▸ EXERCISE OBJECTIVE:
What follows is a listing; restate every line of it word for word.

▸ Records that describe objects:
>> begin

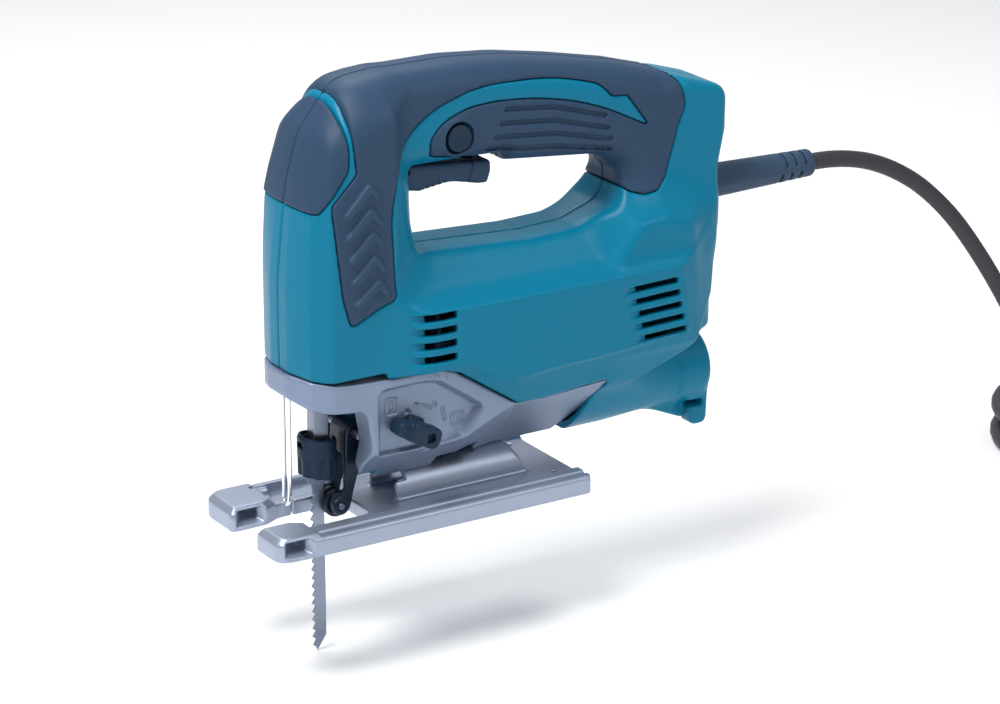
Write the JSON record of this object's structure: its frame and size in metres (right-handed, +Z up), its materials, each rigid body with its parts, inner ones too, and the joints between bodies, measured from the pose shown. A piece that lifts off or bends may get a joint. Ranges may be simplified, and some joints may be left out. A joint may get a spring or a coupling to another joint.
{
  "type": "jigsaw power tool",
  "caption": "Corded hand-held jigsaw with a D-handle, bevelling forked sole, wire guard, tool-free blade clamp and orbital lever.",
  "frame": {"origin": "centre of the sole's bottom face, in the blade's plane", "axes": "-X is the cutting direction, +Y the operator's right, +Z up out of the work"},
  "size_m": [0.5958, 0.1444, 0.2633],
  "materials": {
    "teal_shell": "satin moulded",
    "soft_rubber": "matt textured",
    "cast_aluminium": "satin cast",
    "sole_aluminium": "brushed",
    "steel": "ground",
    "dark_plastic": "satin",
    "black_steel": "blackened",
    "chrome_wire": "polished",
    "copper": "turned",
    "laminate": "stacked sheet",
    "carbon": "pressed carbon",
    "brass": "plain",
    "cord_rubber": "matt"
  },
  "bodies": {
    "body": {"housing_left": "teal_shell", "housing_right": "teal_shell", "nose_pad_left": "soft_rubber", "nose_pad_right": "soft_rubber", "handle_grip_left": "soft_rubber", "handle_grip_right": "soft_rubber", "gear_casting": "cast_aluminium", "gear_spindle": "steel", "bearing_plate": "cast_aluminium", "front_bearing": "steel", "rear_bearing": "steel", "stator": "laminate", "brush_holder_left": "brass", "brush_holder_right": "brass", "carbon_brush_left": "carbon", "carbon_brush_right": "carbon", "lower_bush": "brass", "upper_bush": "brass", "wire_guard": "chrome_wire", "arm_pivot_pin": "steel", "chip_duct": "teal_shell", "trigger_spring": "steel", "switch_body": "dark_plastic", "button_spring": "steel", "dust_nozzle": "dark_plastic", "cord_guard": "cord_rubber", "screw_front": "steel", "screw_rear": "steel", "screw_middle": "steel", "cord": "cord_rubber", "cord_coil": "cord_rubber", "cord_tail": "cord_rubber", "plug": "cord_rubber", "plug_pin_left": "brass", "plug_pin_right": "brass"},
    "armature": {"armature_shaft": "steel", "armature_core": "laminate", "commutator": "copper", "fan": "dark_plastic"},
    "gear_train": {"drive_gear": "steel", "crank_pin": "steel", "balance_plate": "black_steel"},
    "plunger": {"plunger_rod": "steel", "crank_yoke": "black_steel", "clamp_holder": "black_steel", "clamp_spring": "steel", "blade": "steel"},
    "clamp": {"clamp_sleeve": "dark_plastic"},
    "roller_swing": {"roller_arm": "black_steel", "roller_pin": "steel"},
    "roller": {"guide_roller": "black_steel"},
    "lever": {"orbital_lever": "dark_plastic", "lever_cam": "steel"},
    "bevel": {"bevel_bolt": "steel", "curved_washer": "steel", "clamp_nut": "black_steel"},
    "sole": {"sole": "sole_aluminium"},
    "trigger": {"trigger": "soft_rubber"},
    "lock": {"lock_button": "dark_plastic"},
    "dial": {"speed_dial": "dark_plastic"}
  },
  "joints": [
    {"name": "armature_spin", "type": "hinge", "parent": "body", "child": "armature", "pos_m": [0, 0, 0.087], "axis": [1, 0, 0], "continuous": true},
    {"name": "gear_spin", "type": "hinge", "parent": "body", "child": "gear_train", "pos_m": [0, 0, 0.1121], "axis": [1, 0, 0], "continuous": true},
    {"name": "plunger_stroke", "type": "slide", "parent": "body", "child": "plunger", "axis": [0, 0, 1], "range_m": [-0.005, 0.018]},
    {"name": "clamp_release", "type": "hinge", "parent": "plunger", "child": "clamp", "pos_m": [-0.041, 0, 0.03], "axis": [0, 0, 1], "range_deg": [0, 50], "stiffness_Nm_per_rad": 0.05, "springref_deg": -11.46},
    {"name": "roller_swing", "type": "hinge", "parent": "body", "child": "roller_swing", "pos_m": [-0.026, 0, 0.041], "axis": [0, 1, 0], "range_deg": [-3.5, 0]},
    {"name": "roller_spin", "type": "hinge", "parent": "roller_swing", "child": "roller", "pos_m": [-0.0333, 0, 0.0081], "axis": [0, 1, 0], "continuous": true},
    {"name": "orbital_lever_turn", "type": "hinge", "parent": "body", "child": "lever", "pos_m": [-0.003, 0, 0.0425], "axis": [0, 1, 0], "range_deg": [0, 110]},
    {"name": "sole_bevel", "type": "hinge", "parent": "body", "child": "bevel", "pos_m": [0.022, 0, 0.008], "axis": [1, 0, 0], "range_deg": [-45, 45]},
    {"name": "sole_shift", "type": "slide", "parent": "bevel", "child": "sole", "axis": [1, 0, 0], "range_m": [0, 0.01]},
    {"name": "trigger_pull", "type": "hinge", "parent": "body", "child": "trigger", "pos_m": [0.0015, 0, 0.155], "axis": [0, 1, 0], "range_deg": [-6, 0], "stiffness_Nm_per_rad": 0.8, "springref_deg": 5.73, "deforming": ["trigger_spring"]},
    {"name": "lock_push", "type": "slide", "parent": "body", "child": "lock", "axis": [0, 1, 0], "range_m": [0, 0.0025], "stiffness_N_per_m": 300, "springref_m": -0.002, "deforming": ["button_spring"]},
    {"name": "speed_dial_turn", "type": "hinge", "parent": "body", "child": "dial", "pos_m": [0.1455, 0, 0.097], "axis": [0, 1, 0], "range_deg": [0, 300]}
  ],
  "couplings": [
    {"joint": "gear_spin", "follows": "armature_spin", "ratio": -0.13636}
  ]
}
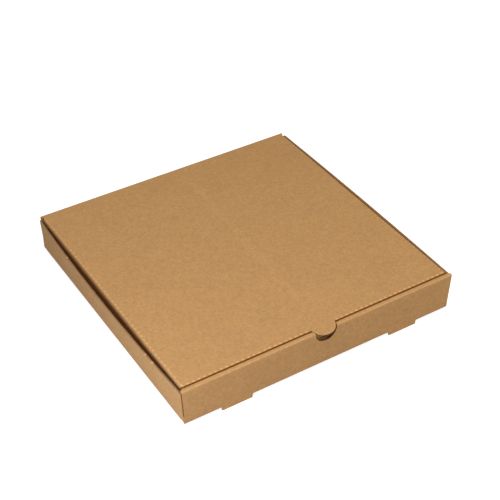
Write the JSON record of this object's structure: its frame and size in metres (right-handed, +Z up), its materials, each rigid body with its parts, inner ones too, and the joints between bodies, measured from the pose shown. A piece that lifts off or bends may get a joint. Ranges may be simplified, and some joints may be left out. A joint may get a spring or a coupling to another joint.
{
  "type": "pizza box",
  "caption": "Flat square corrugated card box with a hinged tuck-in lid, a roll-over front, feet and a thumb tab.",
  "frame": {"origin": "middle of the base's underside; the two front feet reach 3.8 mm below it", "axes": "+X right, +Y towards the rear crease that the lid turns on, +Z up"},
  "size_m": [0.3204, 0.3154, 0.0465],
  "materials": {
    "tray_board": "matte kraft liner, fine washboard",
    "lid_board": "matte kraft liner, fine washboard"
  },
  "bodies": {
    "tray": {"tray": "tray_board"},
    "lid": {"lid": "lid_board"}
  },
  "joints": [
    {"name": "lid_hinge", "type": "hinge", "parent": "tray", "child": "lid", "pos_m": [0, 0.15425, 0.04195], "axis": [-1, 0, 0], "range_deg": [0, 180]}
  ]
}
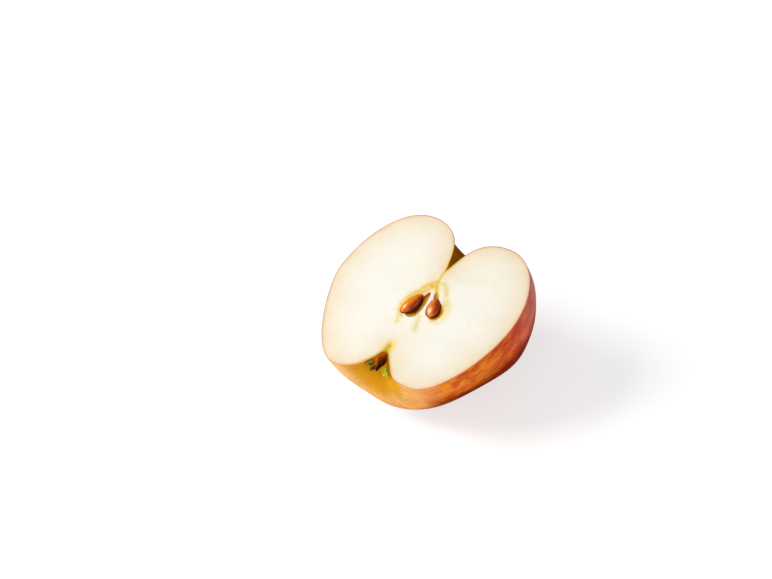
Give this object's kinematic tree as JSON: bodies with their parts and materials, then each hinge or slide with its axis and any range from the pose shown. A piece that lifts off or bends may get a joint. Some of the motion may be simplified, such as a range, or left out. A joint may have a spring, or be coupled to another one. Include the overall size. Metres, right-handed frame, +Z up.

>> end

▸ EXERCISE OUTPUT:
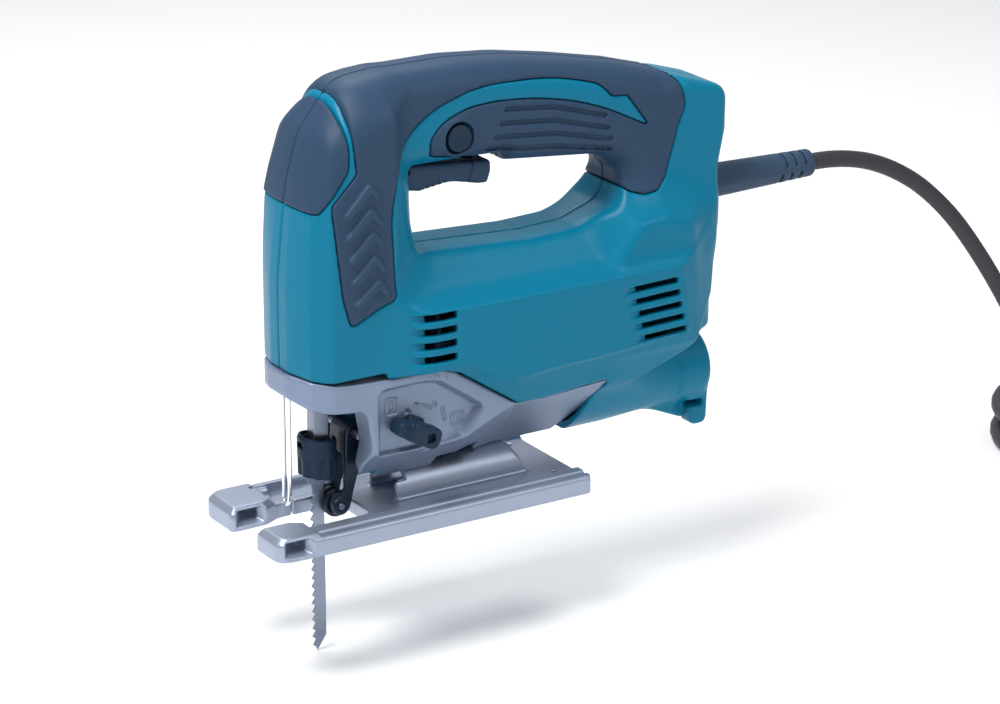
Write the JSON record of this object's structure: its frame and size in metres (right-handed, +Z up), its materials, each rigid body with its parts, inner ones too, and the joints between bodies, measured from the pose shown. A piece that lifts off or bends may get a joint. Ranges may be simplified, and some joints may be left out. A joint may get a spring or a coupling to another joint.
{
  "type": "jigsaw power tool",
  "caption": "Corded hand-held jigsaw with a D-handle, bevelling forked sole, wire guard, tool-free blade clamp and orbital lever.",
  "frame": {"origin": "centre of the sole's bottom face, in the blade's plane", "axes": "-X is the cutting direction, +Y the operator's right, +Z up out of the work"},
  "size_m": [0.5958, 0.1444, 0.2633],
  "materials": {
    "teal_shell": "satin moulded",
    "soft_rubber": "matt textured",
    "cast_aluminium": "satin cast",
    "sole_aluminium": "brushed",
    "steel": "ground",
    "dark_plastic": "satin",
    "black_steel": "blackened",
    "chrome_wire": "polished",
    "copper": "turned",
    "laminate": "stacked sheet",
    "carbon": "pressed carbon",
    "brass": "plain",
    "cord_rubber": "matt"
  },
  "bodies": {
    "body": {"housing_left": "teal_shell", "housing_right": "teal_shell", "nose_pad_left": "soft_rubber", "nose_pad_right": "soft_rubber", "handle_grip_left": "soft_rubber", "handle_grip_right": "soft_rubber", "gear_casting": "cast_aluminium", "gear_spindle": "steel", "bearing_plate": "cast_aluminium", "front_bearing": "steel", "rear_bearing": "steel", "stator": "laminate", "brush_holder_left": "brass", "brush_holder_right": "brass", "carbon_brush_left": "carbon", "carbon_brush_right": "carbon", "lower_bush": "brass", "upper_bush": "brass", "wire_guard": "chrome_wire", "arm_pivot_pin": "steel", "chip_duct": "teal_shell", "trigger_spring": "steel", "switch_body": "dark_plastic", "button_spring": "steel", "dust_nozzle": "dark_plastic", "cord_guard": "cord_rubber", "screw_front": "steel", "screw_rear": "steel", "screw_middle": "steel", "cord": "cord_rubber", "cord_coil": "cord_rubber", "cord_tail": "cord_rubber", "plug": "cord_rubber", "plug_pin_left": "brass", "plug_pin_right": "brass"},
    "armature": {"armature_shaft": "steel", "armature_core": "laminate", "commutator": "copper", "fan": "dark_plastic"},
    "gear_train": {"drive_gear": "steel", "crank_pin": "steel", "balance_plate": "black_steel"},
    "plunger": {"plunger_rod": "steel", "crank_yoke": "black_steel", "clamp_holder": "black_steel", "clamp_spring": "steel", "blade": "steel"},
    "clamp": {"clamp_sleeve": "dark_plastic"},
    "roller_swing": {"roller_arm": "black_steel", "roller_pin": "steel"},
    "roller": {"guide_roller": "black_steel"},
    "lever": {"orbital_lever": "dark_plastic", "lever_cam": "steel"},
    "bevel": {"bevel_bolt": "steel", "curved_washer": "steel", "clamp_nut": "black_steel"},
    "sole": {"sole": "sole_aluminium"},
    "trigger": {"trigger": "soft_rubber"},
    "lock": {"lock_button": "dark_plastic"},
    "dial": {"speed_dial": "dark_plastic"}
  },
  "joints": [
    {"name": "armature_spin", "type": "hinge", "parent": "body", "child": "armature", "pos_m": [0, 0, 0.087], "axis": [1, 0, 0], "continuous": true},
    {"name": "gear_spin", "type": "hinge", "parent": "body", "child": "gear_train", "pos_m": [0, 0, 0.1121], "axis": [1, 0, 0], "continuous": true},
    {"name": "plunger_stroke", "type": "slide", "parent": "body", "child": "plunger", "axis": [0, 0, 1], "range_m": [-0.005, 0.018]},
    {"name": "clamp_release", "type": "hinge", "parent": "plunger", "child": "clamp", "pos_m": [-0.041, 0, 0.03], "axis": [0, 0, 1], "range_deg": [0, 50], "stiffness_Nm_per_rad": 0.05, "springref_deg": -11.46},
    {"name": "roller_swing", "type": "hinge", "parent": "body", "child": "roller_swing", "pos_m": [-0.026, 0, 0.041], "axis": [0, 1, 0], "range_deg": [-3.5, 0]},
    {"name": "roller_spin", "type": "hinge", "parent": "roller_swing", "child": "roller", "pos_m": [-0.0333, 0, 0.0081], "axis": [0, 1, 0], "continuous": true},
    {"name": "orbital_lever_turn", "type": "hinge", "parent": "body", "child": "lever", "pos_m": [-0.003, 0, 0.0425], "axis": [0, 1, 0], "range_deg": [0, 110]},
    {"name": "sole_bevel", "type": "hinge", "parent": "body", "child": "bevel", "pos_m": [0.022, 0, 0.008], "axis": [1, 0, 0], "range_deg": [-45, 45]},
    {"name": "sole_shift", "type": "slide", "parent": "bevel", "child": "sole", "axis": [1, 0, 0], "range_m": [0, 0.01]},
    {"name": "trigger_pull", "type": "hinge", "parent": "body", "child": "trigger", "pos_m": [0.0015, 0, 0.155], "axis": [0, 1, 0], "range_deg": [-6, 0], "stiffness_Nm_per_rad": 0.8, "springref_deg": 5.73, "deforming": ["trigger_spring"]},
    {"name": "lock_push", "type": "slide", "parent": "body", "child": "lock", "axis": [0, 1, 0], "range_m": [0, 0.0025], "stiffness_N_per_m": 300, "springref_m": -0.002, "deforming": ["button_spring"]},
    {"name": "speed_dial_turn", "type": "hinge", "parent": "body", "child": "dial", "pos_m": [0.1455, 0, 0.097], "axis": [0, 1, 0], "range_deg": [0, 300]}
  ],
  "couplings": [
    {"joint": "gear_spin", "follows": "armature_spin", "ratio": -0.13636}
  ]
}
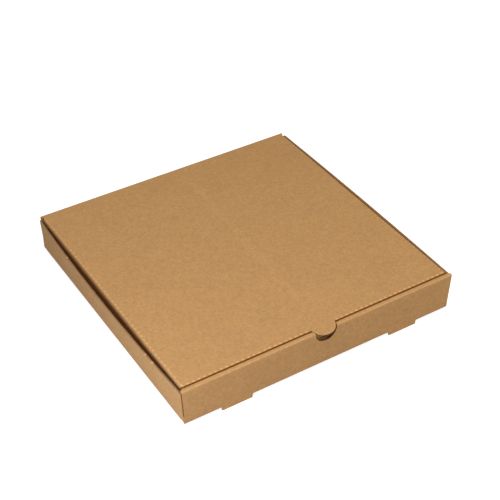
Write the JSON record of this object's structure: its frame and size in metres (right-handed, +Z up), its materials, each rigid body with its parts, inner ones too, and the joints between bodies, measured from the pose shown. A piece that lifts off or bends may get a joint. Ranges may be simplified, and some joints may be left out. A joint may get a spring or a coupling to another joint.
{
  "type": "pizza box",
  "caption": "Flat square corrugated card box with a hinged tuck-in lid, a roll-over front, feet and a thumb tab.",
  "frame": {"origin": "middle of the base's underside; the two front feet reach 3.8 mm below it", "axes": "+X right, +Y towards the rear crease that the lid turns on, +Z up"},
  "size_m": [0.3204, 0.3154, 0.0465],
  "materials": {
    "tray_board": "matte kraft liner, fine washboard",
    "lid_board": "matte kraft liner, fine washboard"
  },
  "bodies": {
    "tray": {"tray": "tray_board"},
    "lid": {"lid": "lid_board"}
  },
  "joints": [
    {"name": "lid_hinge", "type": "hinge", "parent": "tray", "child": "lid", "pos_m": [0, 0.15425, 0.04195], "axis": [-1, 0, 0], "range_deg": [0, 180]}
  ]
}
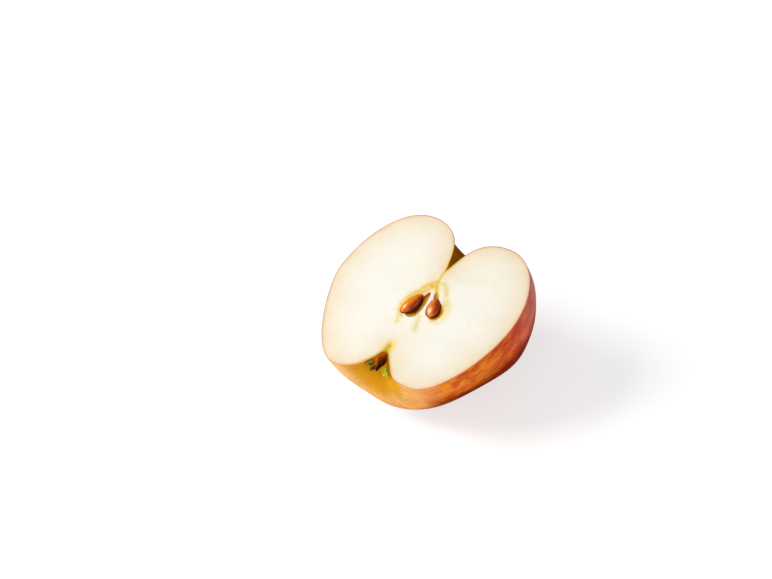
Give this object's kinematic tree as JSON: bodies with their parts and materials, then each hinge or slide with its axis and any range from the pose shown. A piece that lifts off or bends may get a joint. Some of the motion may be simplified, such as a range, or left out. A joint may have a spring, or be coupled to another one. Include the overall size. Metres, right-handed frame, +Z up.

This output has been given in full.